I've seen a Spanish Mastiff that was born with half a tail in EU. Just one of those things! She only had one litter and the pups all had normal tails.
Lois


----------



## Oregon Julie (Nov 9, 2006)

In some breeds where short tails are not the norm the lack of a tail at birth can be a sign of other things not being right. Do you know for a fact that this pup has a functioning rectum for example?


----------



## countryboy84 (Dec 8, 2010)

yeah pups is fine everything normal other then no tail. I have had coonhounds walkers and bluetics that I have seen this with in the past. Made the best hunting dog I ever own and they noramly have a really long tail. I had a huntin buddy that would only buy natural bob tailed dogs and boy he pais a premium for them I have just never seen in with a mastiff.


----------



## TedH71 (Jan 19, 2003)

Boerbels...but then again, their tails are docked.


----------



## SilverFlame819 (Aug 24, 2010)

Nope, never seen it in a Mastiff.

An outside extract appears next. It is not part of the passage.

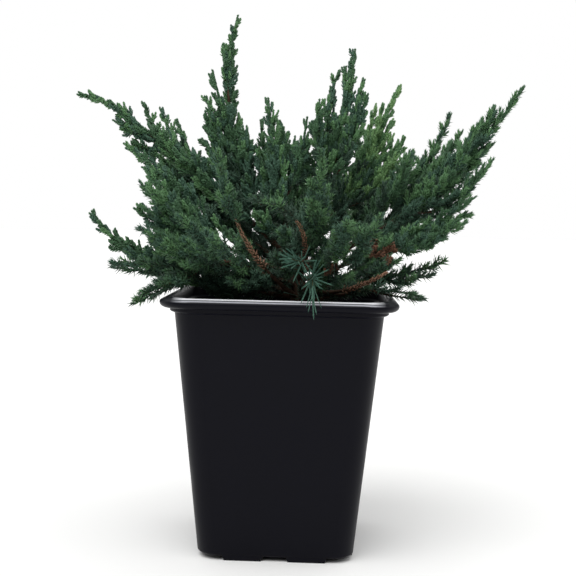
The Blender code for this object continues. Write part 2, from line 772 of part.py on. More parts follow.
def foliage(home):
    """Every mass in turn, tried again from another seed where its union comes out touching itself."""
    paths = {name: leader_paths(mass) for name, mass in MASSES.items()}
    taken = limbs_taken(paths)
    for index, (name, mass) in enumerate(MASSES.items()):
        for attempt in range(TRIES):
            seed = SEED + index + SEED_STEP * attempt
            solid, spans = mass_solid(name, mass, paths[name], taken, seed, home)
            if is_closed(solid.data):
                break
            bpy.data.objects.remove(solid, do_unlink=True)
        taken[name] += spans


def main():
    clear_scene()
    home = collection("chinese_juniper")
    pot(home)
    soil(home)
    trunk(home)
    for name, mass in MASSES.items():
        if mass.bare:
            bough("bough_" + name, mass, home)
    foliage(home)


main()
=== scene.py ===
# %% [markdown]
# # A young Chinese juniper in a square nursery pot
#
# The plant is a young spreading juniper, grown in the tall square pot that nurseries fill by machine. Its
# crown is a fan of upswept plumes. Each plume is a woody leader clad in short shoots, and each shoot in
# needles.
#
# This file dresses a plain model of that plant, cell by cell. The plain model gives the pot, the trunk, the
# boughs and the reach of every mass of foliage. Nothing here moves it: a piece is made where the model
# says.

# %% Load the plain model
import math
import random
from collections import namedtuple

import bmesh
import bpy
from mathutils import Matrix, Quaternion, Vector


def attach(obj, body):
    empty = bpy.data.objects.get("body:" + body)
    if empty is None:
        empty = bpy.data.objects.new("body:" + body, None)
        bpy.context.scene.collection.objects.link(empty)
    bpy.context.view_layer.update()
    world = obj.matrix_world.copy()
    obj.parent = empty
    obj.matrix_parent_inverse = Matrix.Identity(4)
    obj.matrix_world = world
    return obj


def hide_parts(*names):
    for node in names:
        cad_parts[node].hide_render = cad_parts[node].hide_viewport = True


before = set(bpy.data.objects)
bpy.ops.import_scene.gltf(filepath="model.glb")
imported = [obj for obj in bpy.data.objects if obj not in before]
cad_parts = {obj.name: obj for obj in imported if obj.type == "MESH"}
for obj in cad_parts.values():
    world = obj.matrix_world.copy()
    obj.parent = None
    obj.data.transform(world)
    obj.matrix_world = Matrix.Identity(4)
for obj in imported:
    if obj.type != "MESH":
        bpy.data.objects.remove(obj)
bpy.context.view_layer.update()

NODES = sorted(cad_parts)

# %% [markdown]
# ## The camera
#
# The photograph was taken a little above the rim with a long lens, and almost square on to the pot. A fit
# of the pot's corners by least squares gives the place, the dip, the small turn to the left and the
# horizon's tilt.

# %% Put the camera at the photograph's view
CAMERA_PLACE = Vector((0.0323, -0.8500, 0.2729))
CAMERA_TURN = math.radians(-1.884)
CAMERA_DIP = math.radians(4.175)
CAMERA_ROLL = math.radians(1.223)
LENS_MM = 64.39
SENSOR_MM = 36.0
UP = Vector((0, 0, 1))


def new_object(name, data):
    item = bpy.data.objects.new(name, data)
    bpy.context.scene.collection.objects.link(item)
    return item


def add_camera():
    ahead = Vector((
        math.sin(CAMERA_TURN) * math.cos(CAMERA_DIP),
        math.cos(CAMERA_TURN) * math.cos(CAMERA_DIP),
        -math.sin(CAMERA_DIP),
    ))
    level = ahead.cross(UP).normalized()
    upright = level.cross(ahead)
    right = level * math.cos(CAMERA_ROLL) + upright * math.sin(CAMERA_ROLL)
    up = upright * math.cos(CAMERA_ROLL) - level * math.sin(CAMERA_ROLL)
    camera = new_object("camera", bpy.data.cameras.new("camera"))
    camera.data.lens = LENS_MM
    camera.data.sensor_width = SENSOR_MM
    turned = Matrix((right, up, -ahead)).transposed().to_4x4()
    camera.matrix_world = Matrix.Translation(CAMERA_PLACE) @ turned
    bpy.context.scene.camera = camera
    return camera


camera = add_camera()
print("camera at", [round(v, 3) for v in camera.location])

# %% [markdown]
# ## Colours, nodes and materials
#
# Blender's sockets take linear light, while a colour picker gives sRGB, so every colour here is an sRGB hex
# value that one function turns to linear. One more function adds a node, sets it up and joins its inputs,
# because a tree built by hand is mostly those three steps over and over. A third starts a material, whose
# constants go on the shader's own sockets.

# %% Helpers for every node tree
def linear(code):
    """The linear red, green, blue and alpha of an sRGB hex colour."""
    shares = [int(code[i:i + 2], 16) / 255 for i in (1, 3, 5)]
    return (*[s / 12.92 if s <= 0.04045 else ((s + 0.055) / 1.055) ** 2.4 for s in shares], 1.0)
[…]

My Border Collies have naturally short tails, and I do get some strange looks and comments from people about it. "WHY would you cut off a Border Collie's tail?" "They must not be purebreds!" etc...


----------



## COSunflower (Dec 4, 2006)

We had a black male Mastiff on our farm when I was young. He was so big that I used to ride him around like a pony! LOL He had no tail. I don't know if he was born that way or if it was docked purposely. He was a WONDERFUL companion!!!


----------



## berrley (Apr 7, 2010)

A Mastiff with no tail would be great. Our Mastiff used to inflict pain on us daily with that weapon. They are at a really bad height.


----------



## cjb (May 2, 2006)

There was an English Mastiff if the obedience class with my Great Dane and he had no tail, naturally. I thought that they docked it for sure but they said he was born without it.

Agree with the comment about their tails being painful! We are on our second mastiff and we avoid the tail for that reason and the mouth because of the slobber!


----------



## Muddyflews (Dec 18, 2016)

A few years late to the conversation, but I recently learned that a Mastiff from our 2009 litter had a natural bob-tail pup in her litter. One of the founding Mastiffs in the breed in 1835 had a bob-tail also, historic Mastiff types are important for our preservation breeding program, if anyone is still around and has any recollection of these bob-tailed Mastiff I'd love to learn more!


----------



## ihuntgsps (Mar 10, 2008)

Had a perfect English mastiff male pup that was born with a natural bob tail. 4 years later "Stubby" is still a healthy, awesome dog. I wish all Mastiffs had bob tails...would be easier to live in the house without them knocking everything over.


----------



## Muddyflews (Dec 18, 2016)

Thanks ihuntgsps for your reply! My girl lives in Iowa too, I wonder if she is Stubby's Momma?


----------



## Muddyflews (Dec 18, 2016)

Our girl Kami's bobtail puppy is named "Doc" so not the same pup; still happy to read about others. Thanks again everyone for sharing yours.


----------